I did not understand the psychology and the politics and the parody. 


Kids almost literally fight each other to be granted the privilege to read Watchmen. A small handful of pages in, I said to Geoff: "We give this to students to read and they don't complain? I'm so confused."

It's a process of unfolding. I want ready answers sometimes. I want to know I'm right. I want to know I'm right immediately. I'm entirely too black and white.

(... Which is why I suppose it makes perfect sense that my favourite character ended up being Rorschach?) 


I was wrong in my underestimation of how superheroes and science fiction and fantasy speak to the condition of being human - that they are, despite requiring imaginative stretch and a suspension of disbelief, more real sometimes than real: so prophetic and satirical and empathetic it hurts.


I wrote a pencilled point form list of aspects in this text that most got to me. In no particular order, it reads:
  • Hollis Mason's story about his regret over Moe Vernon's suicide
  • When Jon Osterman knows that he will be disintegrated in the test chamber, and he just wants Janey Slater to stay with him - he does not want to die alone
  • Hollis Mason's death on Hallowe'en - the broken pumpkin and his flashbacks to Nite Owl
  • Dr. Manhattan's meaning of human existence on an atomic level
  • Everything about Rorschach's childhood
I took photos to complement the parts that resonated with me that I couldn't really explain in words:






As a university student, I eschewed anything "post-modern". As an adult, my most favourite texts would tend to fall into this category: intertextuality; creating dialogues between text, image, and arrangement; juxtaposition to imply and make meaning; stories within stories as reflections of those stories. Watchmen contains all of these - and, in its intents and execution, is not so different than aspects I greatly appreciate in David Foster Wallace's mammoth Infinite Jest, or Mark Z. Danielewski's House of Leaves.

Geoff and I were just speaking of the idea that we, as human beings, probably cannot create new neural pathways if we take easy routes and refused to be challenged.

I am always learning and finding new value.

It's an ongoing battle to live in the greys - which is possible, so long as I permit myself to do so.



Next up: Watch the film?





Tuesday, March 22, 2016

Update: #30. make an updated website for my art

Despite its claim to get back to me in 72 hours, 120+ hours and one additional email later has yielded a tumbleweed-rolling-by utter silence from Go Daddy. 

Oh well.
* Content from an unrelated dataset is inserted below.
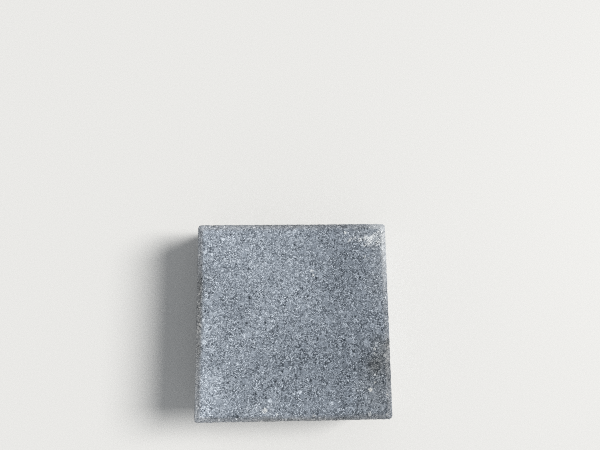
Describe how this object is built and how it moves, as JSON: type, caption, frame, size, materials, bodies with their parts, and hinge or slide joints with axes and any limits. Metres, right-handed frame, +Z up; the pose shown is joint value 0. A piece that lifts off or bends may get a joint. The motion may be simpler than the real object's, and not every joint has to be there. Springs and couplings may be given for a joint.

I'll add it to the mental list I'm keeping called "Mistruths of Late". (I figure, in the future, this could also be an appropriate band name. Failing that, well, a pretty rad name for a mix.)

ANYWAY. I slightly altered my domain name, courtesy of the lovely WebStarts.

I hereby officially introduce you to...



Visit. Share. Peruse. Maybe even buy?

New business cards are on the way, paid for courtesy of using eBay like a virtual garage sale - which is still working out for me like a piece of vegan carrot cake topped with toffutti cream cheese (aka awesomely). 

(Forgive the verbal splurge. I've spent almost 24 hours sleeping off a hardcore migraine and I talk to a grand total of three people lately, ever, pretty much.)